Finish Lab 9 We designed the lab to give you some of the tools you need to succeed at this. make sure that you have finished the lab (and understand it) before attempting this. Pay particular attention to

  • how fonts as handled
  • how text is “drawn”
  • how clicking on tiles is handled

You are likely to have more than one font (if only to support different sizes). I strongly advice following the approach in the lab where the font is stored in a dictionary with a key that describes what its intended use is.

Text input There are a couple of different events that listen to the keyboard

  • pygame.KEYUP - a key was released
  • pygame.KEYDOWN - a key was depressed
  • pygame.TEXTINPUT - a key was typed

For the first two event types, the key itself is available with event.key. There are number of variables we can use to tell if the key was a special key like backspace (pygame.locals.K_BACKSPACE) or return (pygame.locals.K_RETURN). You can find the full list of supported keys in the documentation.

If you use pygame.TEXTINPUT instead (recommended for non-special characters), then the text can be read from the event with event.text.

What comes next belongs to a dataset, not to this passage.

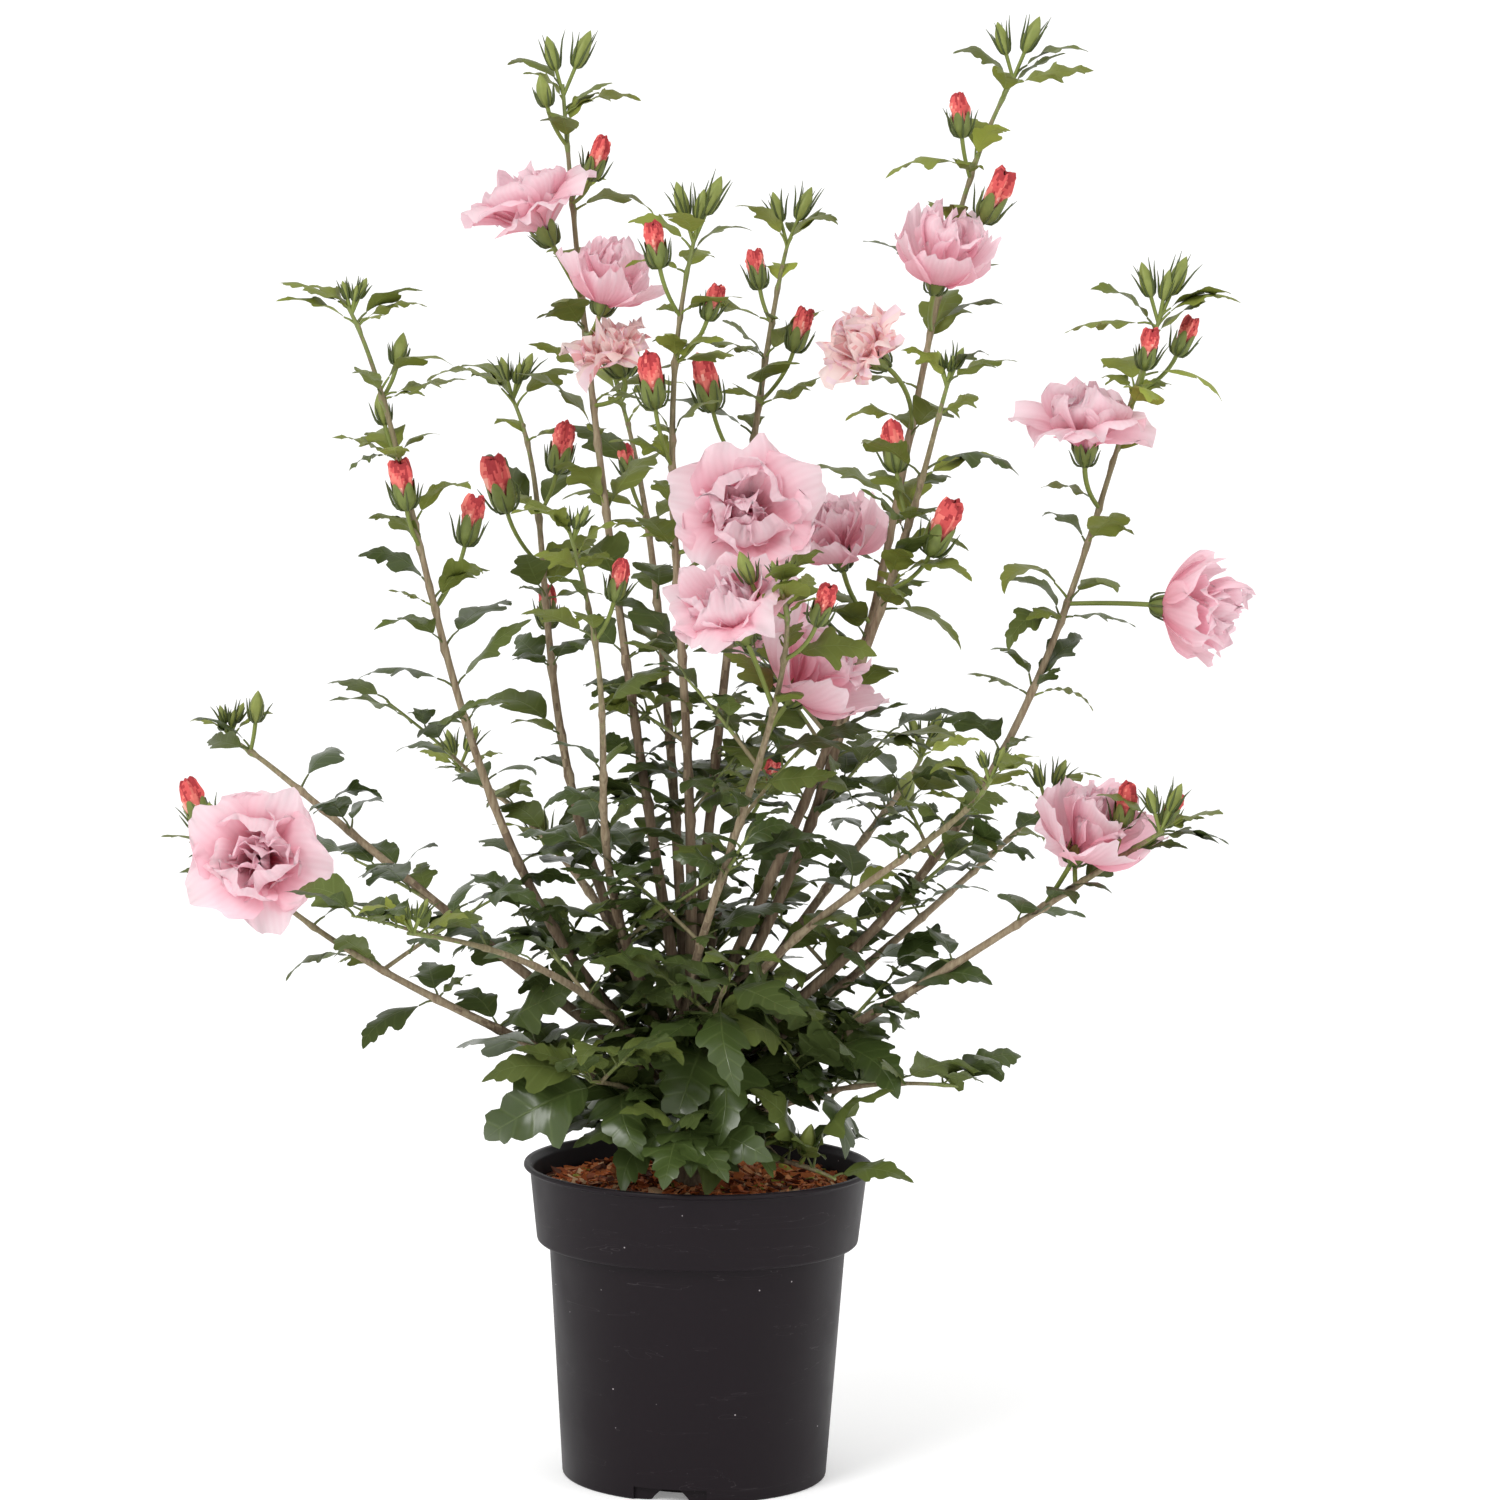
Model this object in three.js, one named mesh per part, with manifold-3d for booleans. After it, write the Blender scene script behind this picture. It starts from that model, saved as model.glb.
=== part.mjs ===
// A double-flowered hibiscus shrub in its black nursery pot.
// Millimetres, +Z up. The origin is the centre of the pot's underside, and -Y is the shrub's front.
import * as THREE from "three";
import { mergeVertices } from "three/addons/utils/BufferGeometryUtils.js";
import Module from "manifold-3d";

const wasm = await Module();
wasm.setup();

// ---------------------------------------------------------------- driving dimensions

const GAP = 0.3; // the clearance that two touching pieces keep
const GROWN = 0.5; // how much larger a piece is drawn to test whether it has room

// The pot: a 23 cm blow-moulded nursery pot with a deep collar.
const RIM_RADIUS = 115;
const POT_HEIGHT = 207;
const LIP_HEIGHT = 3;
const COLLAR_TOP_RADIUS = 110.8;
const COLLAR_FOOT_RADIUS = 105.5;
const COLLAR_FOOT = 155.5; // the height of the step under the collar
const BODY_TOP_RADIUS = 97.5;
const BASE_RADIUS = 87;
const POT_WALL = 2.2;
const FOOT_RISE = 9; // the ring channel in the underside, and the notches that drain it
const FOOT_RING_WIDTH = 6;
const CHANNEL_INNER_RADIUS = 62;
const NOTCH_COUNT = 3;
const NOTCH_WIDTH = 48;
const FRONT_NOTCH_HEADING = -100; // degrees, where 0 is +X and 90 is the back
const DRAIN_RADIUS = 6;

// The bark mulch over the potting soil: flat round the trunk, a little lower at the wall.
const SOIL_TOP = 195;
const SOIL_EDGE = 191.5;
const SOIL_FLAT_RADIUS = 45;

// The trunk: short and stout, with a flare where it meets the soil.
const TRUNK_FOOT = new THREE.Vector3(-4, 0, SOIL_TOP + GAP);
const TRUNK_FORK = new THREE.Vector3(-8, 0, 286);
const TRUNK_FOOT_RADIUS = 15;
const TRUNK_FORK_RADIUS = 11;
const TRUNK_FLARE = 7; // how much wider the root flare is than the trunk just above it
const TRUNK_FLARE_HEIGHT = 14;

// The wands: the long stems that fan out of the trunk.
const WAND_FOOT_RADIUS = 4.3;
const WAND_TIP_RADIUS = 1.5;
const BOUGH_SHARE = 0.17; // the bare share of a wand, before its leafy and flowering part
const EARLY_DEPTH = 0.12; // how much of its depth a wand has gained at its first handle
const LATE_DEPTH = 0.6; // and at its second

// Each wand leaves the trunk at the height foot, is pulled towards low and high (x and z) and
// ends at tip (x, y and z). buds is how many green buds stand round its tip.
const WANDS = [
  { name: "left_tall", foot: 262, low: [-175, 380], high: [-175, 660], tip: [-230, -60, 765], buds: 3 },
  { name: "left_mid", foot: 270, low: [-135, 460], high: [-90, 625], tip: [-135, 120, 705], buds: 3 },
  { name: "left_front", foot: 250, low: [-105, 445], high: [-35, 460], tip: [-85, -140, 630], buds: 3 },
  { name: "left_top", foot: 282, low: [-55, 530], high: [-85, 745], tip: [-100, 60, 910], buds: 2 },
  { name: "centre_back", foot: 280, low: [-25, 545], high: [-40, 640], tip: [-65, 210, 705], buds: 2 },
  { name: "centre_top", foot: 284, low: [0, 540], high: [-45, 665], tip: [-10, -50, 815], buds: 3 },
  { name: "centre_right", foot: 280, low: [10, 540], high: [35, 755], tip: [50, 140, 810], buds: 2 },
  { name: "right_top", foot: 274, low: [145, 505], high: [115, 785], tip: [198, 50, 924], buds: 2 },
  { name: "right_front", foot: 278, low: [130, 580], high: [135, 665], tip: [150, -110, 725], buds: 3 },
  { name: "right_tall", foot: 262, low: [225, 420], high: [230, 590], tip: [290, -20, 770], buds: 3 },
  { name: "right_inner", foot: 255, low: [25, 370], high: [160, 425], tip: [180, -150, 480], buds: 2 },
  { name: "right_low", foot: 236, low: [155, 330], high: [260, 420], tip: [290, -120, 445], buds: 2 },
  { name: "left_low", foot: 234, low: [-155, 310], high: [-220, 335], tip: [-298, -110, 418], buds: 2 },
  { name: "left_far", foot: 248, low: [-240, 420], high: [-280, 460], tip: [-320, 80, 475], buds: 3 },
  { name: "front_left", foot: 240, low: [-55, 325], high: [-115, 365], tip: [-180, -185, 382], buds: 2 },
  { name: "front_centre", foot: 258, low: [-45, 290], high: [80, 550], tip: [45, -190, 600], buds: 2 },
  { name: "back_right", foot: 260, low: [110, 435], high: [135, 435], tip: [150, 230, 455], buds: 2 },
  { name: "back_left", foot: 266, low: [-70, 400], high: [-130, 430], tip: [-175, 225, 440], buds: 2 },
  { name: "back_centre", foot: 252, low: [10, 400], high: [25, 430], tip: [30, 290, 430], buds: 2 },
  { name: "back_far_right", foot: 244, low: [130, 350], high: [190, 400], tip: [235, 165, 430], buds: 2 },
];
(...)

Don’t forget the basics With the introduction of pygame and objects, there are a lot of new things to think about here. However, don’t get blinded by the new things. Under the hood, it is going to be the lists, dictionaries, and loops doing the bulk of the heavy lifting. Don’t neglect them.

Have fun with this This will be the longest and most complicated thing you will have built all semester if you chose to take it on. It is also the most rewarding.

Submission

The only file that you need to submit is challenge04.py (and any other files you may have written as part of your solution). You do not need to submit the word list.